The Ramayana Page 2
Not surprisingly, Narayan wrote his abridged version of The Ramayana and The Mahabharata only in the seventies, after having produced some of his finest fiction: Swami and Friends (1935), The Financial Expert (1952), Waiting for the Mahatma (1955), The Guide (1958), and The Vendor of Sweets (1967). “I was impelled,” he once said, “to retell the Ramayana and the Mahabharata because that was the great climate in which our culture developed. They are symbolic and philosophical. Even as mere stories they are so good. Marvellous. I couldn’t help writing them. It was part of the writer’s discipline.”2
The writerly compulsion Narayan expresses through his choice of words—“impelled,” “couldn’t help”—seems to have been greater than the one felt by a storyteller alighting upon good material. There is a mythic and religious dimension to Narayan’s later fiction, in which acts of personal devotion, self-effacement, and renunciation become a shield against the hard demands and uncertainties of the modern, impersonal world.

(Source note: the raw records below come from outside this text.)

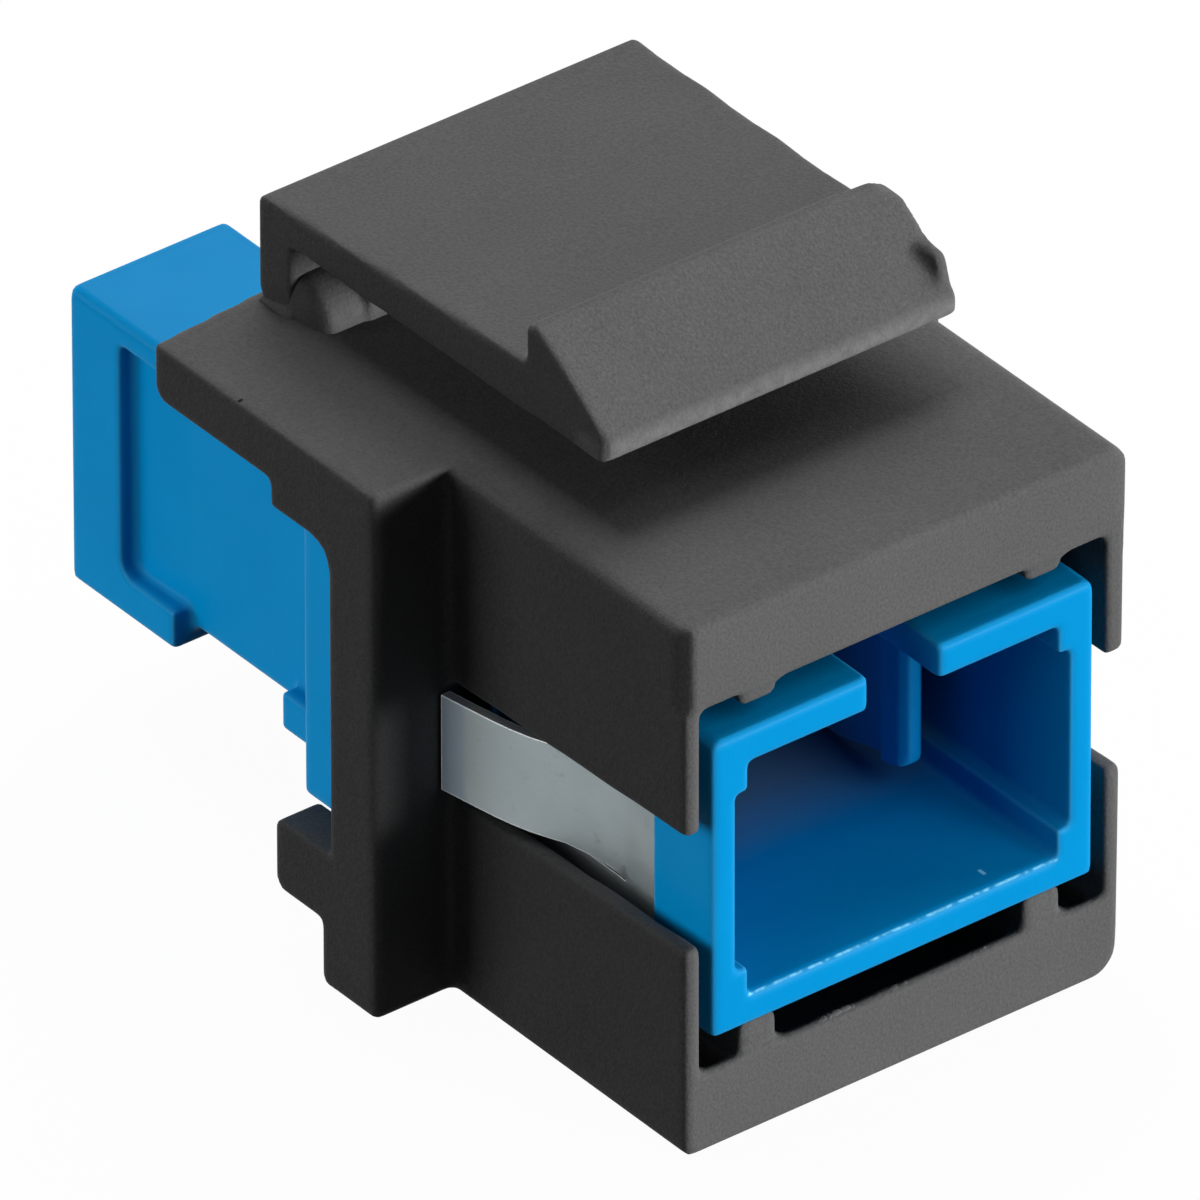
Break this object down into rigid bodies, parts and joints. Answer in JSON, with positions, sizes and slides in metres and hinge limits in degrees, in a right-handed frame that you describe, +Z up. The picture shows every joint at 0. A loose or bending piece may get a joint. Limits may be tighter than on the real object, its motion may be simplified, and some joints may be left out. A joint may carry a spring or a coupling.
{
  "type": "snap-in fibre coupler",
  "caption": "Simplex fibre coupler with square push-pull sockets, held in a snap-in panel housing with a sprung latch arm",
  "frame": {"origin": "middle of the alignment sleeve, on the fibre axis", "axes": "+Y from the front socket towards the rear socket, +Z up towards the latch arm, +X to the right seen from the front"},
  "size_m": [0.019, 0.0278, 0.0213],
  "materials": {
    "housing_grey": "fine grain",
    "coupler_blue": "satin",
    "sleeve_ceramic": "polished",
    "spring_steel": "rolled"
  },
  "bodies": {
    "housing": {"keystone_housing": "housing_grey", "adapter_front_shell": "coupler_blue", "adapter_rear_shell": "coupler_blue", "front_sleeve_holder": "coupler_blue", "rear_sleeve_holder": "coupler_blue", "alignment_sleeve": "sleeve_ceramic", "retaining_clip": "spring_steel"},
    "latch_arm": {"latch_arm": "housing_grey"}
  },
  "joints": [
    {"name": "latch_press", "type": "hinge", "parent": "housing", "child": "latch_arm", "pos_m": [0, 0.00513, 0.0089], "axis": [1, 0, 0], "range_deg": [0, 7], "stiffness_Nm_per_rad": 0.6}
  ]
}
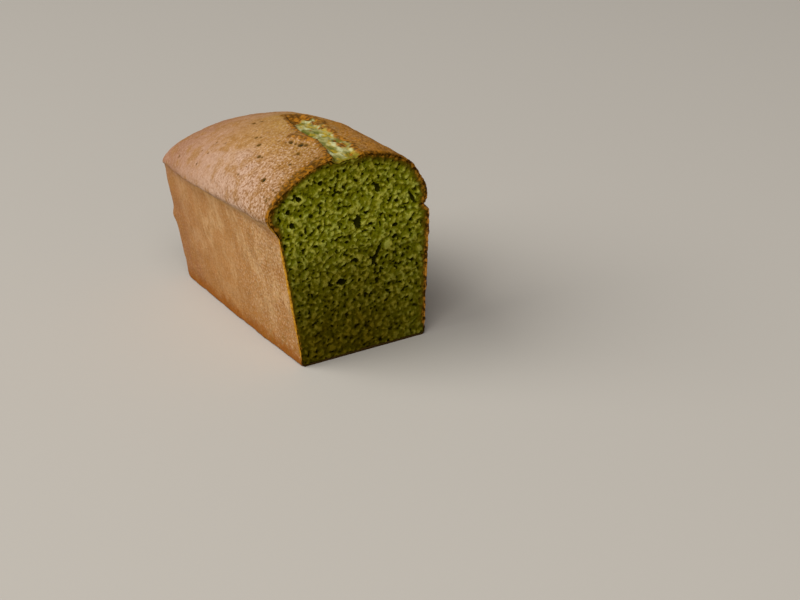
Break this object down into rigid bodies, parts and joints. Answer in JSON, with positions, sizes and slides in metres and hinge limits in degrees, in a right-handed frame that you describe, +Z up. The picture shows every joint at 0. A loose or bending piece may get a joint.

This religious aspect of Narayan is explicit in his Ramayana. His admiration for Rama as a cultural and social ideal is clear throughout the book. It leads him to preface his chapter on the controversial killing of the monkey king with these rueful words.
Rama was an ideal man, all his faculties in control in any circumstances, one possessed of an unwavering sense of justice and fair play. Yet he once acted, as it seemed, out of partiality, half-knowledge, and haste, and shot and destroyed, from hiding, a creature who had done him no harm, not even seen him.3
Rama’s cruelty to Sita at the end of his battle with Ravana is one of the strangest episodes in The Ramayana—one which directly challenges Rama’s image as an exemplary moral being. In fact, the Tamil poet Kamban, Narayan’s literary inspiration, makes Rama say some unsettlingly harsh things to Sita.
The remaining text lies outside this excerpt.